The friend of the friend had another friend who needed to find a home for a dog. And that is where I very nearly made a big mistake.  There was no photograph of the dog, just a brief description allowing that it was smallish.

The email clearly indicated the dog was well cared for and was not in search of a residence through any mistreatment or sad life situation. Quite the contrary, the dog had been a wonderful companion to a person who had rescued him, but the owner was changing residences and the new arrangement did not permit the dog coming along.

We are down to one dog after having had three precious pets over the years. My husband actually floated the idea not too long ago that we ought to adopt another dog to be a companion to our solitary little girl.

As if the cat of just about the same size isn’t enough to entertain her. I was the dissenting opinion in that discussion, and rather forcefully if I may say. “No way!” were pretty much my exact words.

But here I was, melting at the idea that a sweet little pup, they are all pups to me until the day they go to dog heaven, would go out alone into the world to some random home after having had a comfy life with a very nice person. I can rationalize just about anything when it suits my purpose.

Really, this little guy would be well adopted even if I didn’t exist. I know the folks on the email chain.

Like a crazy person, I forwarded the email to my husband. Dead silence. Maybe he didn’t read the whole thing. The button issue surely wasn’t of interest, perhaps he thought it was a mis-send and didn’t read through to the bottom.

At home, I casually asked if he had seen the email about the dog. He had. He had also noted the dog’s name, estimated age and the fact that it was a rescue originally.
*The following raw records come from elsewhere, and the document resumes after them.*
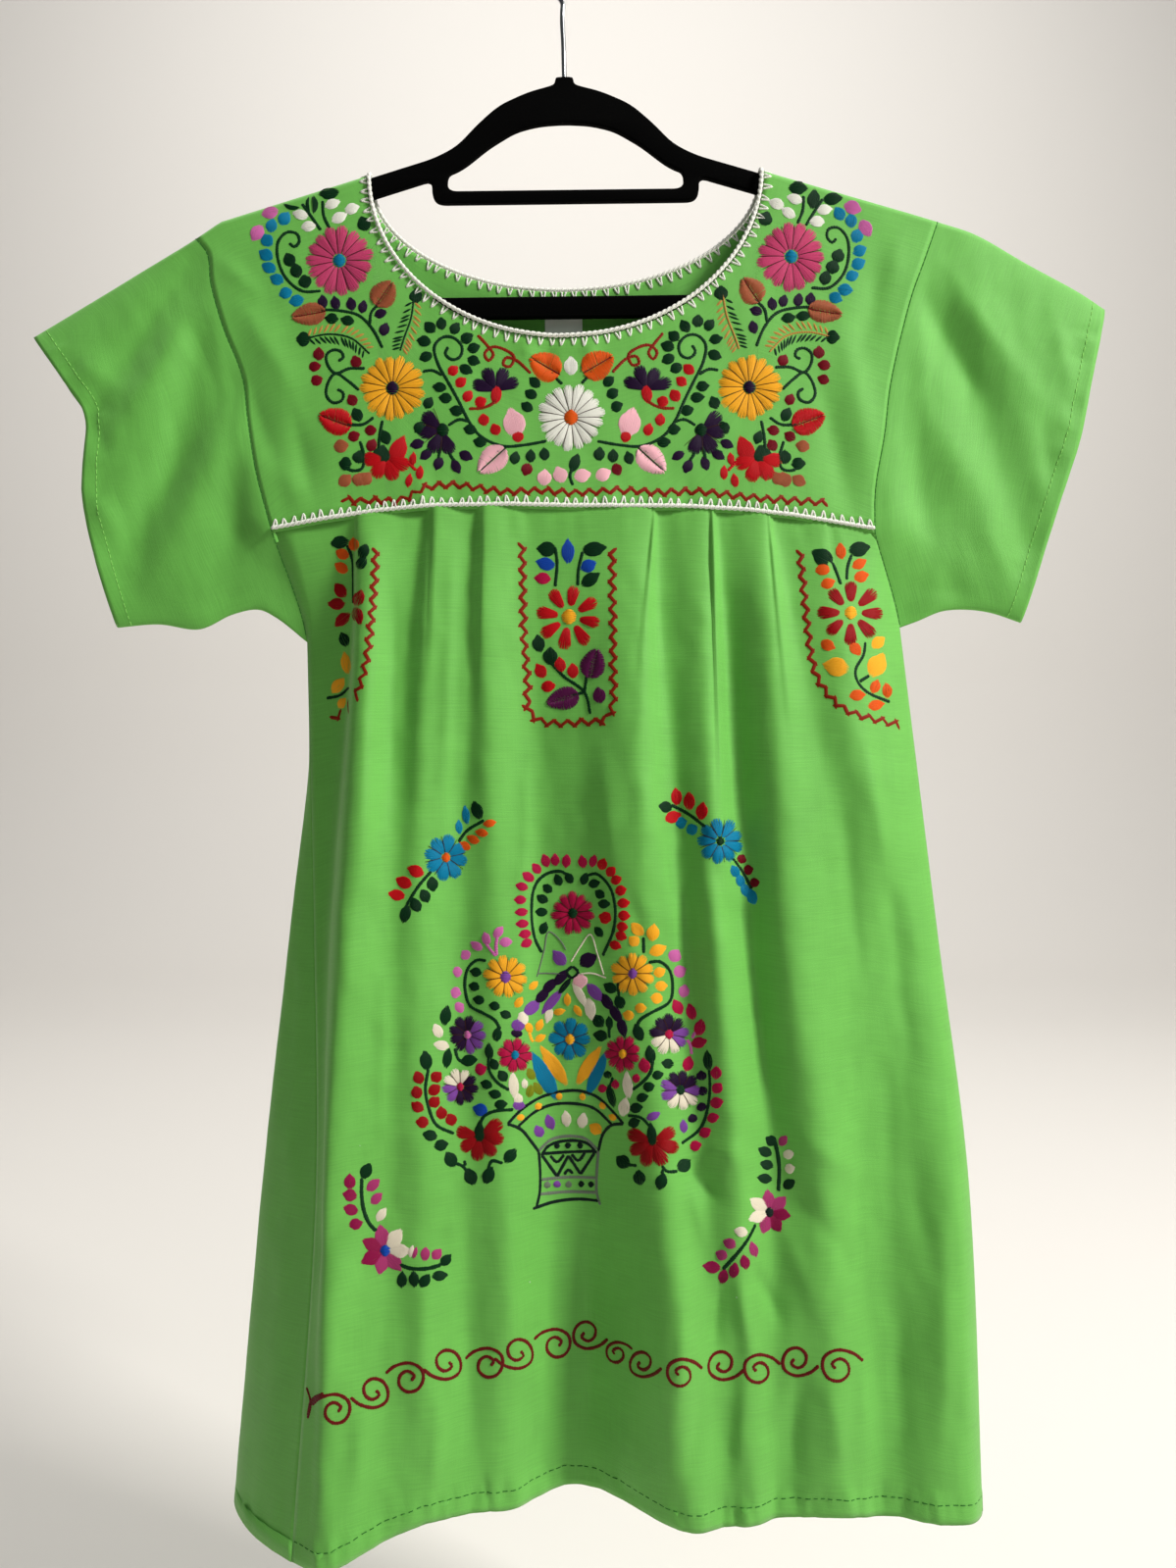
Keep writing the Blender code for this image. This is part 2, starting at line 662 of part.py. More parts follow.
def add_label(parts, finish):
    """The small blank tag inside the back neck, parallel to the cloth and just off it."""
    wide, tall, thick = 23.0, 19.0, 0.8
    top_z = NECK_RIDGE_Z - BACK_DROP - 3.0
    middle = Vector((0.5, 0, top_z - tall / 2))
    inside = -yoke_out(middle.x, middle.z, -1) - WALL / 2 - CORD_GAP - thick / 2
    middle.y = inside
    lean = LEAN_BACK[1]
    mesh = bpy.data.meshes.new("neck_label")
    build = bmesh.new()
    bmesh.ops.create_cube(build, size=1.0)
    bmesh.ops.scale(build, vec=(wide * MM, thick * MM, tall * MM), verts=build.verts)
    build.to_mesh(mesh)
    build.free()
    made = add_object("neck_label", mesh, parts, finish)
    made.location = middle * MM
    made.rotation_euler = (math.atan(lean), 0, 0)
    return made


def main():
    for old in list(bpy.data.objects):
        bpy.data.objects.remove(old)
    parts = bpy.data.collections.new("embroidered_dress")
    bpy.context.scene.collection.children.link(parts)

    green = material("green_cotton", (0.10, 0.42, 0.07), 0.75)
    white = material("white_thread", (0.82, 0.81, 0.76), 0.8)
    black = material("black_flock", (0.012, 0.012, 0.013), 0.95)
    steel = material("bright_steel", (0.75, 0.75, 0.76), 0.22, 1.0)
    tag = material("pale_tag", (0.72, 0.73, 0.72), 0.7)

    yokes = {face: yoke_grids(face) for face in (1, -1)}
    skirts = {1: skirt_grid(FRONT_FOLDS, BACK_FOLDS), -1: skirt_grid(BACK_FOLDS, FRONT_FOLDS)}
    sleeves = {side: sleeve_grid(side, yokes, skirts) for side in SLEEVES}
    part_sides(skirts[1], skirts[-1])
    cloth_object("yoke", [*yokes[1].values(), *yokes[-1].values()], False, parts, green)
    cloth_object("skirt_front", [skirts[1]], False, parts, green)
    cloth_object("skirt_back", [skirts[-1]], False, parts, green)
    for side, grid in sleeves.items():
        cloth_object("sleeve_" + side, [grid], True, parts, green)

    cord_object("neck_edging", neck_cord_points(yokes), CORD_RADIUS, True, 1, parts, white)
    cord_object("yoke_edging_front", seam_cord_points(yokes[1], 1), CORD_RADIUS, False, 1, parts,
                white)
    cord_object("yoke_edging_back", seam_cord_points(yokes[-1], -1), CORD_RADIUS, False, 1, parts,
                white)
    add_label(parts, tag)
    add_hanger(parts, black)
    cord_object("hook", hook_points(), WIRE_RADIUS, False, 2, parts, steel)


main()
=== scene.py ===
"""The looks of the green embroidered dress on its flocked hanger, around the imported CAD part.

Lengths in the tables are millimetres in the part's frame: the origin is the inside of the hook's
top, +X is to the viewer's right and +Z is up. "out" is how far the cloth stands in front of the
hanger's middle plane. The sewing is charted in pixels of the 1199 x 1599 photograph, and each
stitch is laid on the cloth where the camera's ray through its pixel meets it.
"""

import bisect
import math
import random
from typing import NamedTuple

import bmesh
import bpy
import numpy as np
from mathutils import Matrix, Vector, noise
from mathutils.bvhtree import BVHTree


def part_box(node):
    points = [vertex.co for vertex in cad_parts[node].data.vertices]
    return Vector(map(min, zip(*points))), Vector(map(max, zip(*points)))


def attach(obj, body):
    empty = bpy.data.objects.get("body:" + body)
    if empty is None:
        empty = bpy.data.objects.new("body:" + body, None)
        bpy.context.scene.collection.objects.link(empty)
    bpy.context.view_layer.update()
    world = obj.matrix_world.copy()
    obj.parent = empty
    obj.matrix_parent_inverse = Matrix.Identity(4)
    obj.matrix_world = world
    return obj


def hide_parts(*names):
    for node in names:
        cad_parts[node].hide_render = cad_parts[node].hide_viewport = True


MM = 0.001
TINY = 1e-3
CURVE_PARTS = 12
FRONT = 1
BACK = -1

# The photograph: its size, what a pixel measures at the hanger's plane, where the hook's seat
# would be on it, and how far in front of that plane the camera stands
PHOTO_WIDE = 1199
PHOTO_TALL = 1599
PIXEL = 0.6
SEAT_AT = (573.5, -56.8)
EYE_BACK = 721.0
EYE = (15.54 * MM, -EYE_BACK * MM, -513.78 * MM)
SENSOR_MM = 36.0

# Cloth: its thickness, how far and how deep an edge is tucked in, its rows and columns, and its
# soft unevenness, as (height, width, length)
THICK = 0.5
TUCK = 2.5
TUCK_DEEP = 0.25
EDGE_DEEP = 0.28
COLUMN_EVERY = 2.3
LEVEL_ROWS = (16, 50, 42, 54)
ARM_ROW_POWER = 1.7
RUMPLES = ((1.1, 26.0, 40.0), (0.5, 9.0, 14.0))
WELD = 2e-6

# Creases: how much their charted height is raised, how high their ends are and how steep their
# sides. A pleat: the width of its edge, how its step fades, and how much of it shows at the seam
CREASE_GAIN = 1.8
CREASE_ENDS = 0.35
CREASE_POWER = 1.6
PLEAT_EDGE = 1.6
PLEAT_FADE = 0.7
PLEAT_HELD = 0.35
PLEAT_OPENS = 4

# The small creases that sewing draws up, in pixels
DRAWN_LEAN = (-9, 7)
DRAWN_TALL = (3, 16)
DRAWN_HIGH = (0.4, 1.0)
DRAWN_WIDE = (1.8, 3.4)
DRAWN_EVERY = (8, 20)
HEM_DRAWS = 1.1
SEAM_DRAWS = 0.7
SEAM_DRAWN = (290, 880)
SEAM_DRAWN_DOWN = 14

# Hanger, in its own upright frame
HANGER_ROLL = math.radians(0.7)
HANGER_THICK = 5.0
HANGER_ROUND = 1.3
CORNERS_EASED = (7.0, 6.0, 5.0)
EASE_PARTS = 4
ARM_SLOPE = math.tan(math.radians(16.8))
ARM_START_X = 121.0
ARM_START_Z = -143.1
ARM_DEEP = 12.5
ARM_END_X = 206.0
ARM_TIP_X = 210.0
TIE_HALF = 81.5
TIE_TOP = -151.0
TIE_BOTTOM = -158.5
STRUT_WIDE = 9.5
BAR_TOP = -216.0
BAR_BOTTOM = -229.0
BLOCK_TOP = -82.0
STEM_GAP = 0.3

# Hook
WIRE_RADIUS = 1.5
HOOK_RADIUS = 18.0
HOOK_START = 205
HOOK_TURN = 235
HOOK_KNOTS = 14

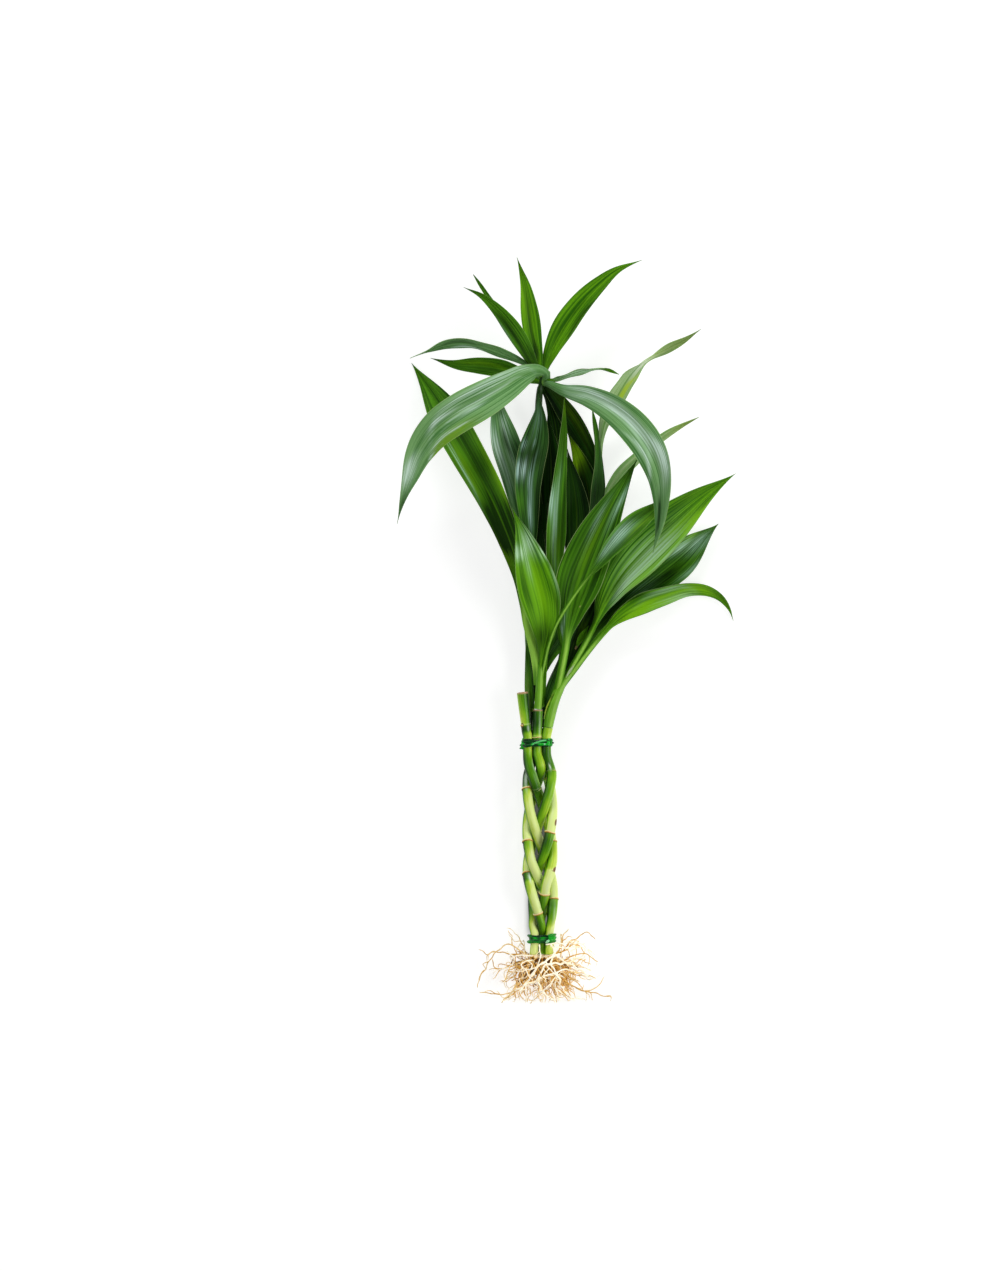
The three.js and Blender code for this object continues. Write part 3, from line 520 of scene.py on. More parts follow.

We are both suckers for a rescue, original or second hand.

He didn’t actually throw cold water on my insinuated interest in the possible acquisition of another pet. He didn’t even mention that HE had wanted another dog and I put my foot down not just too long ago.

At that time, I had just had a series of sleep interrupted nights with our current little four-footed darling. She is 3 years old and acts like a 3-year-old human sometimes. She has the attention span of a gnat and responds to any noise or movement with unabated curiosity.  This isn’t so much of an issue during the day which is easy for me to say since I work outside the home during the daylight hours and the pup duties lie squarely on the shoulders of my husband.

I pay the price of dog ownership at night. Through snow, (which we have already enjoyed this season), sleet, (ditto), and rain, (all the time), I stumble out of bed, drag on an appropriate foot covering, struggle into a coat, (when a housecoat isn’t enough protection), hook the leash on her collar and take her outside to “do her business.”

She is a little dog and I can’t blame her for her tiny bladder. When she needs to go, she needs to go, or so she indicates.

What becomes less than fun is that she is interrupted in the execution of her needs by every noise, (the train couplings are very clear and loud at night), creature, (multiple stray cats lurk in wait everywhere), and smell, (there is no end to what she can sniff out in the grass). All the while I am roaming around with my eye on her, pleading with her to get on with it, so I can return to the comfort of my bed.

That is what I remembered when I said no to a new dog a few weeks ago. Yet, from the warmth of my cozy couch in front of a lovely fire and a sparkling Christmas tree, I weaken. My husband quietly comments that we have an awful lot going on in the coming weeks.  Maybe now isn’t the right time. He’s right, and I know it.

I’m not sure if the right button was found, but the dog does have a very nice new home. Just not ours.